Penalties, Yes. But You Win

In short, someone who wants to be treated as a nonresident alien for U.S. income tax purposes can do so, if a relevant income tax treaty allows it. Form 8833 is required, and a $1,000 penalty (of questionable legality) may be imposed for failure to disclose the election of nonresident alien status.

But failure to file Form 8833 will not doom this person to resident alien status. The treaty-based reporting position will be effective.
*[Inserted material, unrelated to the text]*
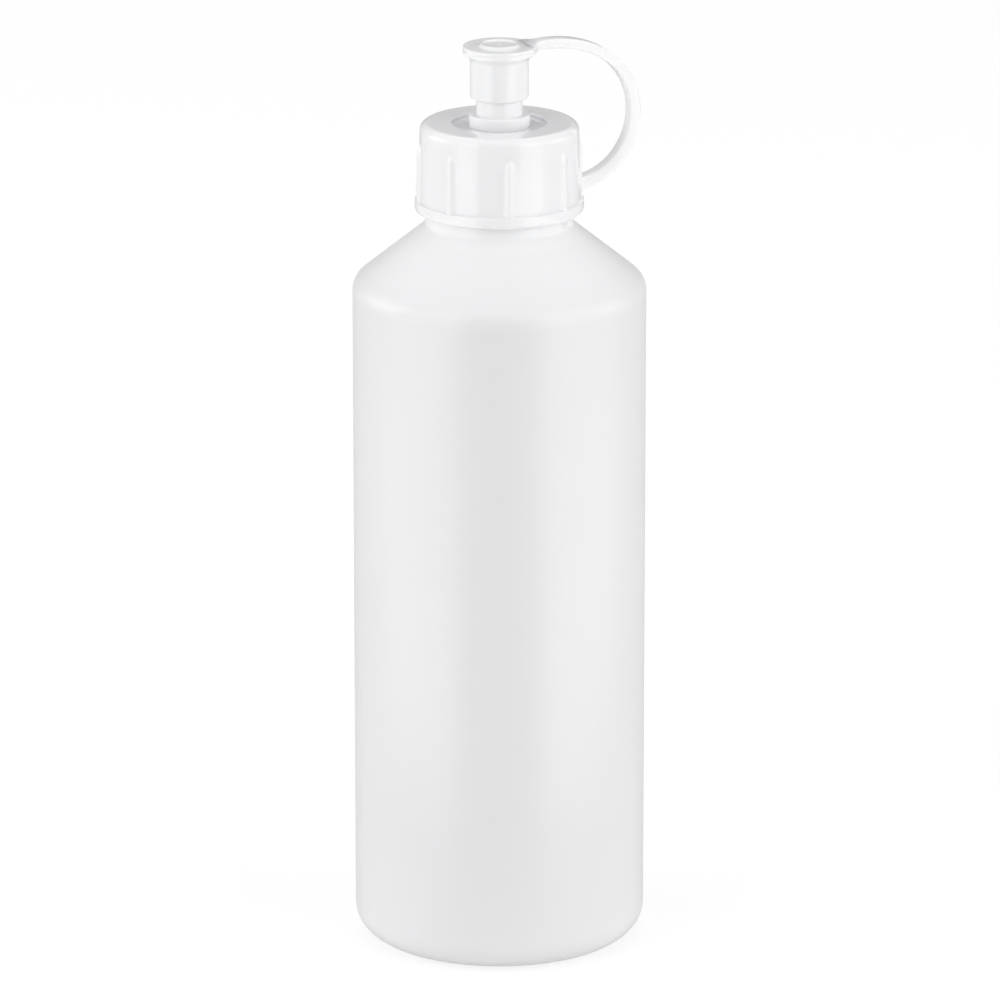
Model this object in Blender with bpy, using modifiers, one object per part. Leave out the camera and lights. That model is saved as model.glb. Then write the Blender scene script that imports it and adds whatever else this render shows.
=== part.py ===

  1. Regs. § 301.6114-1(a)(2)(i). 
  2. There is actually a third source of tax law: little nubbins of tax law embedded in the Statues at Large, which for one reason or another never find their way into the Internal Revenue Code. I commend to you Jack Townsend's blog post that explains the difference between the Statutes at Large (all the laws that Congress passes) and Title 26 (the Internal Revenue Code) (an insidious replicant of the Statute of Large that is not actually the Federal law itself. His explanation tickled my inner tax nerd. Thanks, Jack. 
  3. IRC § 6114(a). 
  4. Regs. § 301.6114-1(d)(1). 
  5. Regs. § 301.6114-1(c). 
  6. Regs. § 301.7701(b)-7(b). 
  7. Regs. §§ 301.7701(b)-7(b), (c)(1)(i). 
  8. IRC § 6712(a). 
  9. Regs. § 301.7701(b)-7(d). 
  10. IRC § 6712(a). 
  11. IRC § 6001. 
  12. Yes, I know I am ignoring Jack Townsend's technical explanation. The law is in the Statutes at Large, not Title 26 (the Internal Revenue Code). The IRS receives its authority and power from the Statutes at Large, not the Internal Revenue Code. So sue me.